THE EXERCISE: Your task is to repeat all of the material exactly.

PROVIDED MATERIAL:

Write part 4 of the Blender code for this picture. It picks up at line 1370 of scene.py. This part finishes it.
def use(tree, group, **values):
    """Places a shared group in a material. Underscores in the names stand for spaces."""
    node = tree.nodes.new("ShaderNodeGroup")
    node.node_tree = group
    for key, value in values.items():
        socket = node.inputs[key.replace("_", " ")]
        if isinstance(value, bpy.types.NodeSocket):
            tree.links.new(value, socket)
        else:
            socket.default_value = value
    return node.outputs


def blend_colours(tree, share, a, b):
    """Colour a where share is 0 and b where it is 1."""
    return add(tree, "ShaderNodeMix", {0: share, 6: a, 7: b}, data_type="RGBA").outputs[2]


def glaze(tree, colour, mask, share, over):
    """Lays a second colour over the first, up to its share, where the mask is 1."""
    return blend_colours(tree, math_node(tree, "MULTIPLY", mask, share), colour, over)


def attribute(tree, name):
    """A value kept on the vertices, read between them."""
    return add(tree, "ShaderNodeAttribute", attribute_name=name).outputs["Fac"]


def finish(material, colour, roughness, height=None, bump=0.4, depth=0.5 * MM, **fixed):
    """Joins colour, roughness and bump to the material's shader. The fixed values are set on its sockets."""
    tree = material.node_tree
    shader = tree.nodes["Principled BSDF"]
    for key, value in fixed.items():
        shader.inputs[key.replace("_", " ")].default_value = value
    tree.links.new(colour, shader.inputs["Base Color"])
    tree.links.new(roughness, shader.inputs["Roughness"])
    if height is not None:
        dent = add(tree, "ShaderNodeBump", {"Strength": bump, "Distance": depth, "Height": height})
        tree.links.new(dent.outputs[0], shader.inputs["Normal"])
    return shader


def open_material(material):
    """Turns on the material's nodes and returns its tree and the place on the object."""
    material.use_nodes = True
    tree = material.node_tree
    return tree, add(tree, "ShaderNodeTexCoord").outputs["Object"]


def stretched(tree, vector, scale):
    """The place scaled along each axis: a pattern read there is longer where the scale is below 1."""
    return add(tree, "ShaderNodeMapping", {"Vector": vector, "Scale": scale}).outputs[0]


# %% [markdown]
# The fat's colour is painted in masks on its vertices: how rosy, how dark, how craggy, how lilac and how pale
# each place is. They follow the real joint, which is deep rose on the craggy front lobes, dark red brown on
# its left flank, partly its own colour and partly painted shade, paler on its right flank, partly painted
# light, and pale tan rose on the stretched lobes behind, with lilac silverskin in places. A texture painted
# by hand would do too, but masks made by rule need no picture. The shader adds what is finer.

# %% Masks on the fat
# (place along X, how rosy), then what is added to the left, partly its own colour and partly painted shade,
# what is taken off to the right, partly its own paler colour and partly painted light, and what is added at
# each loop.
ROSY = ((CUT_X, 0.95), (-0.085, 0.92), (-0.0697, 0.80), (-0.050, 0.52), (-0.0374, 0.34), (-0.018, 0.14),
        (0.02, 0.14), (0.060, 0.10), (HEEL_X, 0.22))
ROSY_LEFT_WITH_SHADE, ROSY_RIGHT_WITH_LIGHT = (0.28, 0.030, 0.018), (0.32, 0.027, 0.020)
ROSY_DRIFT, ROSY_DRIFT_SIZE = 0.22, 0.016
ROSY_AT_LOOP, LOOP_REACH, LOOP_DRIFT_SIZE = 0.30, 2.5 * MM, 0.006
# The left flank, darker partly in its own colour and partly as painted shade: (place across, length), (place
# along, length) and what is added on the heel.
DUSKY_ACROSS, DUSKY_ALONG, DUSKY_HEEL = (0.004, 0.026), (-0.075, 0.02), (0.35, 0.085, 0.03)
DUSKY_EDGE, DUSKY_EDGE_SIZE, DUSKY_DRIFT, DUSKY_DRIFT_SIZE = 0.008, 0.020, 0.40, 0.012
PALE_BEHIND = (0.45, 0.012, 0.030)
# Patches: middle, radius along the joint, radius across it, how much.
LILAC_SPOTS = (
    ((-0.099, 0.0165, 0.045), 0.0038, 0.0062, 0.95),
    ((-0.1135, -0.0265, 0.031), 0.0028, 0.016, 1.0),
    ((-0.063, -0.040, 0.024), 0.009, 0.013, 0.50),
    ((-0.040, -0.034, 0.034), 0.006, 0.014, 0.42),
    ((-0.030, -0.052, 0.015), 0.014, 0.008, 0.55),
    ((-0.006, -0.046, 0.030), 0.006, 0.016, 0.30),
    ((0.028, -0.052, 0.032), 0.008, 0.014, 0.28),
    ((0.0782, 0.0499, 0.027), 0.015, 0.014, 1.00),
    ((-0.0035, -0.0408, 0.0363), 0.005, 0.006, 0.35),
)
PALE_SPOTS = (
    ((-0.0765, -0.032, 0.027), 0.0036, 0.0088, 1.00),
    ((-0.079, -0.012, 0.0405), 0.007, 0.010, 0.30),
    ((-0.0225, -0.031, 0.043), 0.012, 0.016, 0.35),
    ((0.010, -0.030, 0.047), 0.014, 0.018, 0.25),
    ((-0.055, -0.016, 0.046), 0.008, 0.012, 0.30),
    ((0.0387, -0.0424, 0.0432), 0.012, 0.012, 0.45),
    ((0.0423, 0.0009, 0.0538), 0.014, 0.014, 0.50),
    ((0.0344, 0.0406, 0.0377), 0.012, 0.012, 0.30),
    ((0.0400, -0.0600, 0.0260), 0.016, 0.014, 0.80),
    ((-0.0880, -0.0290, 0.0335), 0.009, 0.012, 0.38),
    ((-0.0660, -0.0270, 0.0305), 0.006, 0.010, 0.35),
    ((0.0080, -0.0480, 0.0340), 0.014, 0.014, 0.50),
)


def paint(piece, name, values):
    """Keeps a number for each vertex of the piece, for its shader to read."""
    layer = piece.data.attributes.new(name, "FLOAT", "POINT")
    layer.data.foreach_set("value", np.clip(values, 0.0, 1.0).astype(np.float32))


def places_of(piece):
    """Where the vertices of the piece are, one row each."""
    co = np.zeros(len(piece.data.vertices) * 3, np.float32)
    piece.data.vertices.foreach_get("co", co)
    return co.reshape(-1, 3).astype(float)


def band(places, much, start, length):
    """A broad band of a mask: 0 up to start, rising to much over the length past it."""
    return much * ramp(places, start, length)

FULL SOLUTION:
Write part 4 of the Blender code for this picture. It picks up at line 1370 of scene.py. This part finishes it.
def use(tree, group, **values):
    """Places a shared group in a material. Underscores in the names stand for spaces."""
    node = tree.nodes.new("ShaderNodeGroup")
    node.node_tree = group
    for key, value in values.items():
        socket = node.inputs[key.replace("_", " ")]
        if isinstance(value, bpy.types.NodeSocket):
            tree.links.new(value, socket)
        else:
            socket.default_value = value
    return node.outputs


def blend_colours(tree, share, a, b):
    """Colour a where share is 0 and b where it is 1."""
    return add(tree, "ShaderNodeMix", {0: share, 6: a, 7: b}, data_type="RGBA").outputs[2]


def glaze(tree, colour, mask, share, over):
    """Lays a second colour over the first, up to its share, where the mask is 1."""
    return blend_colours(tree, math_node(tree, "MULTIPLY", mask, share), colour, over)


def attribute(tree, name):
    """A value kept on the vertices, read between them."""
    return add(tree, "ShaderNodeAttribute", attribute_name=name).outputs["Fac"]


def finish(material, colour, roughness, height=None, bump=0.4, depth=0.5 * MM, **fixed):
    """Joins colour, roughness and bump to the material's shader. The fixed values are set on its sockets."""
    tree = material.node_tree
    shader = tree.nodes["Principled BSDF"]
    for key, value in fixed.items():
        shader.inputs[key.replace("_", " ")].default_value = value
    tree.links.new(colour, shader.inputs["Base Color"])
    tree.links.new(roughness, shader.inputs["Roughness"])
    if height is not None:
        dent = add(tree, "ShaderNodeBump", {"Strength": bump, "Distance": depth, "Height": height})
        tree.links.new(dent.outputs[0], shader.inputs["Normal"])
    return shader


def open_material(material):
    """Turns on the material's nodes and returns its tree and the place on the object."""
    material.use_nodes = True
    tree = material.node_tree
    return tree, add(tree, "ShaderNodeTexCoord").outputs["Object"]


def stretched(tree, vector, scale):
    """The place scaled along each axis: a pattern read there is longer where the scale is below 1."""
    return add(tree, "ShaderNodeMapping", {"Vector": vector, "Scale": scale}).outputs[0]


# %% [markdown]
# The fat's colour is painted in masks on its vertices: how rosy, how dark, how craggy, how lilac and how pale
# each place is. They follow the real joint, which is deep rose on the craggy front lobes, dark red brown on
# its left flank, partly its own colour and partly painted shade, paler on its right flank, partly painted
# light, and pale tan rose on the stretched lobes behind, with lilac silverskin in places. A texture painted
# by hand would do too, but masks made by rule need no picture. The shader adds what is finer.

# %% Masks on the fat
# (place along X, how rosy), then what is added to the left, partly its own colour and partly painted shade,
# what is taken off to the right, partly its own paler colour and partly painted light, and what is added at
# each loop.
ROSY = ((CUT_X, 0.95), (-0.085, 0.92), (-0.0697, 0.80), (-0.050, 0.52), (-0.0374, 0.34), (-0.018, 0.14),
        (0.02, 0.14), (0.060, 0.10), (HEEL_X, 0.22))
ROSY_LEFT_WITH_SHADE, ROSY_RIGHT_WITH_LIGHT = (0.28, 0.030, 0.018), (0.32, 0.027, 0.020)
ROSY_DRIFT, ROSY_DRIFT_SIZE = 0.22, 0.016
ROSY_AT_LOOP, LOOP_REACH, LOOP_DRIFT_SIZE = 0.30, 2.5 * MM, 0.006
# The left flank, darker partly in its own colour and partly as painted shade: (place across, length), (place
# along, length) and what is added on the heel.
DUSKY_ACROSS, DUSKY_ALONG, DUSKY_HEEL = (0.004, 0.026), (-0.075, 0.02), (0.35, 0.085, 0.03)
DUSKY_EDGE, DUSKY_EDGE_SIZE, DUSKY_DRIFT, DUSKY_DRIFT_SIZE = 0.008, 0.020, 0.40, 0.012
PALE_BEHIND = (0.45, 0.012, 0.030)
# Patches: middle, radius along the joint, radius across it, how much.
LILAC_SPOTS = (
    ((-0.099, 0.0165, 0.045), 0.0038, 0.0062, 0.95),
    ((-0.1135, -0.0265, 0.031), 0.0028, 0.016, 1.0),
    ((-0.063, -0.040, 0.024), 0.009, 0.013, 0.50),
    ((-0.040, -0.034, 0.034), 0.006, 0.014, 0.42),
    ((-0.030, -0.052, 0.015), 0.014, 0.008, 0.55),
    ((-0.006, -0.046, 0.030), 0.006, 0.016, 0.30),
    ((0.028, -0.052, 0.032), 0.008, 0.014, 0.28),
    ((0.0782, 0.0499, 0.027), 0.015, 0.014, 1.00),
    ((-0.0035, -0.0408, 0.0363), 0.005, 0.006, 0.35),
)
PALE_SPOTS = (
    ((-0.0765, -0.032, 0.027), 0.0036, 0.0088, 1.00),
    ((-0.079, -0.012, 0.0405), 0.007, 0.010, 0.30),
    ((-0.0225, -0.031, 0.043), 0.012, 0.016, 0.35),
    ((0.010, -0.030, 0.047), 0.014, 0.018, 0.25),
    ((-0.055, -0.016, 0.046), 0.008, 0.012, 0.30),
    ((0.0387, -0.0424, 0.0432), 0.012, 0.012, 0.45),
    ((0.0423, 0.0009, 0.0538), 0.014, 0.014, 0.50),
    ((0.0344, 0.0406, 0.0377), 0.012, 0.012, 0.30),
    ((0.0400, -0.0600, 0.0260), 0.016, 0.014, 0.80),
    ((-0.0880, -0.0290, 0.0335), 0.009, 0.012, 0.38),
    ((-0.0660, -0.0270, 0.0305), 0.006, 0.010, 0.35),
    ((0.0080, -0.0480, 0.0340), 0.014, 0.014, 0.50),
)


def paint(piece, name, values):
    """Keeps a number for each vertex of the piece, for its shader to read."""
    layer = piece.data.attributes.new(name, "FLOAT", "POINT")
    layer.data.foreach_set("value", np.clip(values, 0.0, 1.0).astype(np.float32))


def places_of(piece):
    """Where the vertices of the piece are, one row each."""
    co = np.zeros(len(piece.data.vertices) * 3, np.float32)
    piece.data.vertices.foreach_get("co", co)
    return co.reshape(-1, 3).astype(float)


def band(places, much, start, length):
    """A broad band of a mask: 0 up to start, rising to much over the length past it."""
    return much * ramp(places, start, length)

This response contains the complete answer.